Industrial Ugliness and Capitalistic Greed in Hard Times

In Hard Times, Dickens attacks the industrial evils practiced during his days. Coketown represents all industrial towns of red bricks and black soot; there are full of streets and lanes which are monotonously similar; the towns have houses of the same kind, so there is hardly any difference between the jail and the hospital and between the hospital and the town hall.


Charles Dickens

On a hot day Coketown is hell. It is a town of machinery and tall chimneys, with endless columns of smoke rising into the air. The novel Hard Times contains the vivid pictures  of ugliness of the industrialism which was raising its head in the Victorian Age. Coketown is described as a town of machine since the people living in the same town are supposed to have any souls instead they all go in and out at the same hours, with the same purpose upon the same pavements, to do the same work. These pictures express the monotony of the workmen’s life in the Victorian Age. As the Victorian Age was assumed as an age of Industrialism and Capitalism, the workmen are not men at all; they are “hands”, so many hundred hands, “So many hundred horse steam power”. These men are not supposed to have any souls; they are hands who have to work upon “the  crashing, smashing, tearing mechanisms, day in and day out”. Industrial town now gives importance to human beings for their competence to work and generate income, therefore the towns are like machines where materials are used, fuel is consumed and money is made. It is the fact that the man who makes money through the labor of these hands regards the smoke of the chimneys as meat and drink for the capitalist.

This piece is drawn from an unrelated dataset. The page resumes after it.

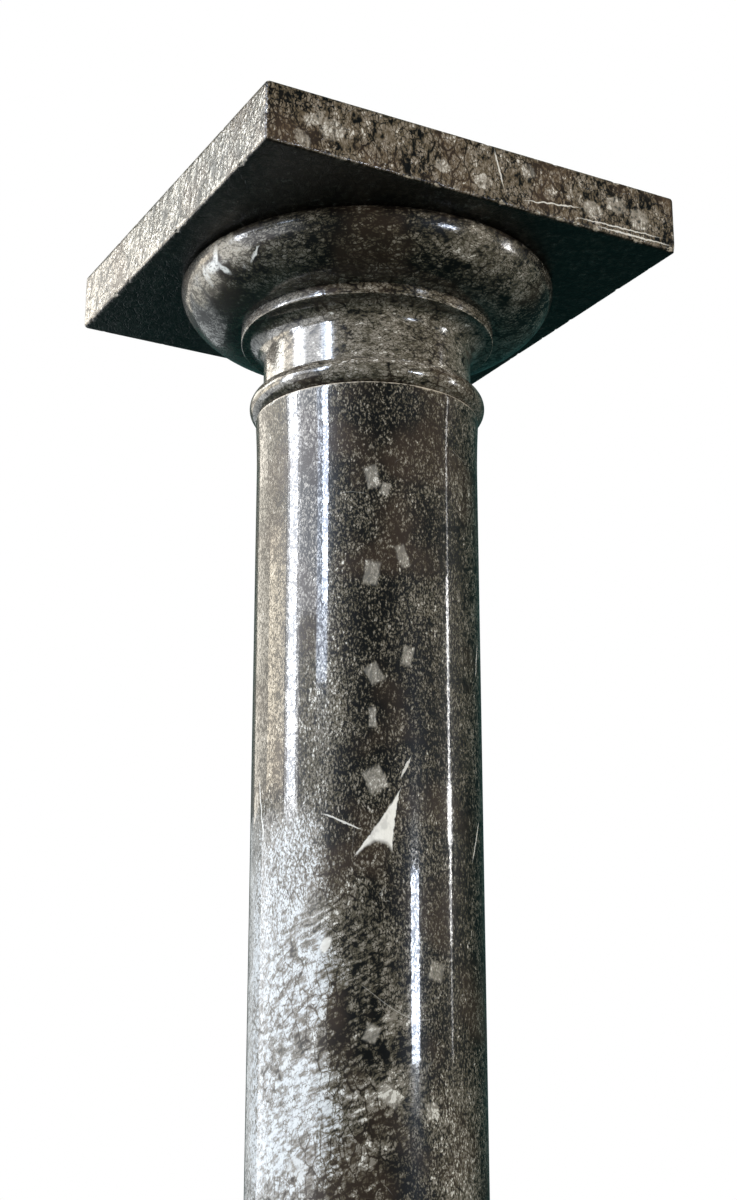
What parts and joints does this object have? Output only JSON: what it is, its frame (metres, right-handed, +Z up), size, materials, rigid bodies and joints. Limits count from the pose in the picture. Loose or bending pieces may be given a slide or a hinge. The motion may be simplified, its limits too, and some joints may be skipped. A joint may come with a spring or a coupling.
{
  "type": "marble column",
  "caption": "Free-standing round marble column with a turned capital and base, a square top slab and a square plinth, used as a tall pedestal.",
  "frame": {"origin": "centre of the plinth's underside, on the column's axis", "axes": "+Z up along the column's axis, +X and +Y square to the slabs' sides"},
  "size_m": [0.3, 0.3, 1.0517],
  "materials": {
    "plinth_marble": "satin",
    "base_marble": "satin",
    "shaft_marble": "satin",
    "capital_marble": "satin",
    "top_slab_marble": "satin"
  },
  "bodies": {
    "root": {"plinth": "plinth_marble", "base": "base_marble", "shaft": "shaft_marble", "capital": "capital_marble", "top_slab": "top_slab_marble"}
  },
  "joints": []
}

Dickens not only attack the industrial evils of his time, but also portrays capitalism and factory owner inhuman. As a manufacturer, Bounderby adopts an arrogant attitude towards the workmen and does not feel the least sympathy for them in their troubles or in their desire for a better life. He always expresses the view that these workmen want “to ride in a coach drawn by six horses and to be fed on turtle soup and venison, with a gold spoon”. His treatment of the workmen shows a mechanical mind; he looks upon the workmen as so many hundred “hands”, so many hundred horse steam power. Although Dickens tries to convey to us all the ugliness of the factories and the industrial town, he yet shows his awareness of the bright side of these factories when he writes: "The lights in the great factories, which looked, when they were illuminated, like fairy palaces".